I would have punted, too.

Faced with five remarkable dishes and one impossible decision, the judges for “Top Chef All-Stars” reached the unexpected but wholly defensible decision of eliminating no one Wednesday night, setting up a finale with an extra contestant. But they delivered the news as dramatically (or cynically) as possible, scaring countless viewers just a little less than Richard.

Rarely has a “Top Chef” episode forced viewers to struggle so hard to spot the shortcomings in any of the chef’s dishes. When at the dinner inspired by the cooks’ family histories Antonia’s mother suggested to Padma, Gail, Tom and guest judge Dan Barber that they take all five chefs to the Bahamas, it sounded like nothing more than a protective parent looking after a child. 

After all five plates came out, you started thinking that maybe she was on to something.
“We couldn’t decide,” Padma told the two chefs left in the lurch the longest, Tiffany and Carla, moments after Padma nearly sent Richard into ventricular fibrillation by telling him to pack his knives—for the finale.  “It was just too tough,” Tom said of finding a chef to cast out. “We just couldn’t say goodbye to either of you.”

Given professionally researched genealogies to help guide their culinary choices, the chefs remained remarkably true to the rules of conduct, with some (Carla and Antonia, in particular) daring to prepare food they knew could go off the rails in an instant.

Tre was sent home in the eighth episode for his grilled vegetable risotto, but Antonia didn’t back away from the dish, winning the Elimination Challenge for her braised veal risotto.

Tiffany knows that Tom is repelled by okra’s inherent sliminess, yet nevertheless served him braised short ribs, mustard greens and, yes, okra.

Carla, a stranger to molecular gastronomy, pulled out a bottled of liquid nitrogen to help set her grits before frying. If any chef played it safe, it was Mike, who made gnocchi, but anyone who has eaten good and bad gnocchi knows the difference between the two is as distinct as “The King’s Speech” and “Piranha 3D.”

Mike and Tiffany have yet to win a single challenge this season, and their dishes in the cooking-from-the-snack-bar Quickfire challenge—Mike made a soup that looked like wet cardboard, and Tiffany served nachos, which showed no ambition or creativity—suggest they enter the last two episodes as underdogs.

But there was no denying that all of their dinners looked good enough to jump on a plane, fly to New York and gulp down.  “I want their job to be hard,” Carla said. And she wasn’t kidding.
“This was an incredible dinner filled with impressive dishes,” guest judge Barber said. Added Tom: “I don’t know even where to begin….I hate to see any of you go home for this.”

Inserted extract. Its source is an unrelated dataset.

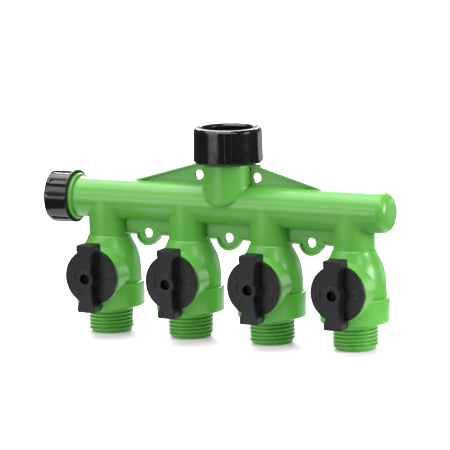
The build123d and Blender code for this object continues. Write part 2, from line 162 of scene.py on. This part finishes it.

As it turned out, he didn’t. Call it chicken (free range, please). Call it a Solomonic decision. Whatever the name, it was the right thing to do.
--John Horn

Photo of Richard, Mike, Tiffany, Antonia and Carla in "Top Chef All-Stars": Bravo TV.

 

 
Comments () | Archives (2)

This was just an awful episode.

First, they make them do a meaningless quickfire that had no impact at all. I don't think the chefs even tried. It just seemed to be put in so that the episode could fill time.

Then the rest of the episode had so much filler. I must have fast forwarded through minutes of meaningless banter.

What is the point of making the episde 75 minutes, if the extra fifteen minutes is meaningless. I could see some of the earlier episodes going longer because you had so many chefs, but there was no need for this extended episode other than selling advertising.

I agree with Shawn. This was a disappointing episode. Since when did Top Chef have to stoop so low to become another Survivor by bringing in the loved ones? This is a cooking competition, right?! I won't even get into the Quickfire, which was a joke. I don't think the cheftestants tried all that hard either--and why should they? What would they win? Not immunity. Not money. I don't think Carla won anything. But I was so bored at that point, I really don't know what happened. And now let's get to the Elimination Challenge. That was also a joke. At this stage in the competition, the cheftestants should be challenged to see what kind of chefs they really are. But having them cook a dish that they grew up with (with the exception of Richard), did not prove that. Anyone can make a stellar dish if they've seen their mothers (or in Mike's case--his grandmother) make it long enough. How can they possibly fail? (And I agree with the recapper--Mike did play it the safest.) This was an all-around disappointing episode.